La mozione di sfiducia nei confronti del sottosegretario Giacomo Caliendo è naufragata ieri sera alla Camera. Non c'è molto da commentare; mi soffermo solo su un paio di aspetti.

La mozione, come probabilmente tutti avranno capito, non era pro o contro il sottosegretario sotto indagine per la vicenda P3, o almeno non solo. Certo, ufficialmente il motivo era questo, ma il vero scopo della mozione era mandare a casa il governo, o comunque verificarne la tenuta. Berlusconi a tal proposito è stato chiaro qualche giorno fa: "al primo 'incidente' si torna al voto". E l'incidente c'è stato, c'è stato eccome!

E' vero, alla fine la mozione è stata respinta, ma è come è stata respinta che non può lasciare tranquillo il governo. Basta guardare i numeri: 299 i voti per la maggioranza, 229 l'opposizione, 75 gli astenuti. 299 è ben sotto a quel 306 indicato dalla maggioranza come numero minimo di deputati per garantire governabilità. Se poi i 75 astenuti (finiani-udc-rutelliani) avessero appoggiato la mozione, tanti saluti a Caliendo e al governo.

Ecco perché, nonostante i patetici tentativi di dare a bere all'opinione pubblica che il governo c'è e tiene, in realtà non ha più la maggioranza né i numeri ("Andiamo avanti, non si vota per ora", ha dichiarato un incerto Bossi).

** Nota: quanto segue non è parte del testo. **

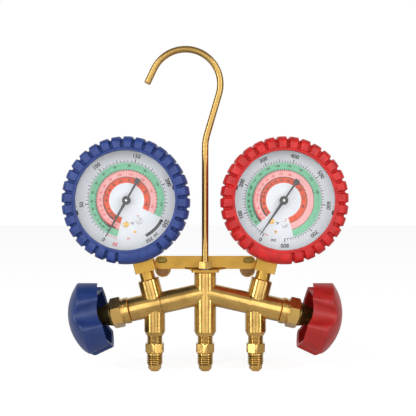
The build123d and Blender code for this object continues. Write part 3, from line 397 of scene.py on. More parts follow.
def make_finishes(colours):
    """Makes every finish of the gauge."""
    brass, tarnish = tuple(colours.brass), tuple(colours.brass_tarnish)
    dull_brass = tuple(part * value for part, value in zip((0.80, 0.74, 0.56), brass))
    steel, dark_steel = (0.62, 0.62, 0.63), (0.36, 0.36, 0.37)
    # Bright and dull tone, amount of tarnish, roughness where polished and where worn, and for some the
    # grain's scale and depth in millimetres, and the coat of lacquer
    metals = {
        "cast brass": (brass, tarnish, 0.75, 0.14, 0.24, 900.0, 0.006, 0.7),
        "turned brass": (brass, tarnish, 0.5, 0.11, 0.20, 1600.0, 0.004, 0.7),
        "sheet brass": (dull_brass, tarnish, 0.65, 0.30, 0.42, 1100.0, 0.006),
        # Dark brass for the glands, thread roots, stud tongues and slot eyelets: painted shade where these
        # sit in shadow or in grooves
        "oiled brass": (colours.gland_brass, (0.17, 0.14, 0.06), 0.9, 0.26, 0.4),
        "plated wire": (colours.wire, tarnish, 0.3, 0.16, 0.24, 1800.0, 0.0008, 0.5),
        "spring bronze": ((0.60, 0.34, 0.16), (0.36, 0.18, 0.08), 0.5, 0.18, 0.3),
        # Dark brown for the discs in the studs' cups: painted shade in the recess
        "stained bronze": ((0.24, 0.12, 0.05), (0.1, 0.055, 0.025), 0.8, 0.24, 0.4),
        "bright steel": (steel, dark_steel, 0.5, 0.14, 0.26),
        "oiled steel": ((0.16, 0.16, 0.165), (0.06, 0.06, 0.06), 0.8, 0.28, 0.4),
        "case steel": (steel, dark_steel, 0.6, 0.26, 0.4, 1100.0, 0.005),
    }
    # Colour, roughness where polished and where worn, the grain's depth in millimetres, and for some its
    # scale, how far the tone varies, and the gloss coat
    moulded = {
        "blue rubber": (colours.blue_rubber, 0.30, 0.46, 0.016),
        "red rubber": (colours.red_rubber, 0.30, 0.46, 0.016),
        "black rubber": ((0.02, 0.02, 0.02), 0.4, 0.55, 0.012),
        "blue plastic": (colours.blue_plastic, 0.32, 0.44, 0.006, 1100.0, 0.1, 0.1),
        "red plastic": (colours.red_plastic, 0.32, 0.44, 0.006, 1100.0, 0.1, 0.1),
        "black enamel": ((0.012, 0.012, 0.014), 0.2, 0.32, 0.004),
        "pointer enamel": ((0.03, 0.03, 0.033), 0.34, 0.46, 0.003, 2400.0),
        "dial enamel": (colours.dial_white, 0.42, 0.5, 0.002, 2400.0, 0.01),
    }
    for name, values in metals.items():
        metal_finish(name, *values)
    for name, values in moulded.items():
        moulded_finish(name, *values)
    for name in INKS:
        ink_finish(name, getattr(colours, name.replace(" ", "_")))
    glass_finish("lens glass")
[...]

Questi, infatti, i famosi numeri, ce li ha l'asse Fini-Casini-Rutelli, quelli che ieri si sono astenuti su Caliendo e che domani potrebbero tranquillamente votare contro una legge ad personam che magari a loro sta sulle scatole.

Insomma, siamo proprio nel pieno, e in futuro lo sarà sempre di più, di quel rosolamento a fuoco lento che Berlusconi voleva evitare con l'epurazione di Fini.

p.s.
Come al solito, l'intervento più da "opposizione" dell'intera seduta alla Camera è stato quello di Di Pietro.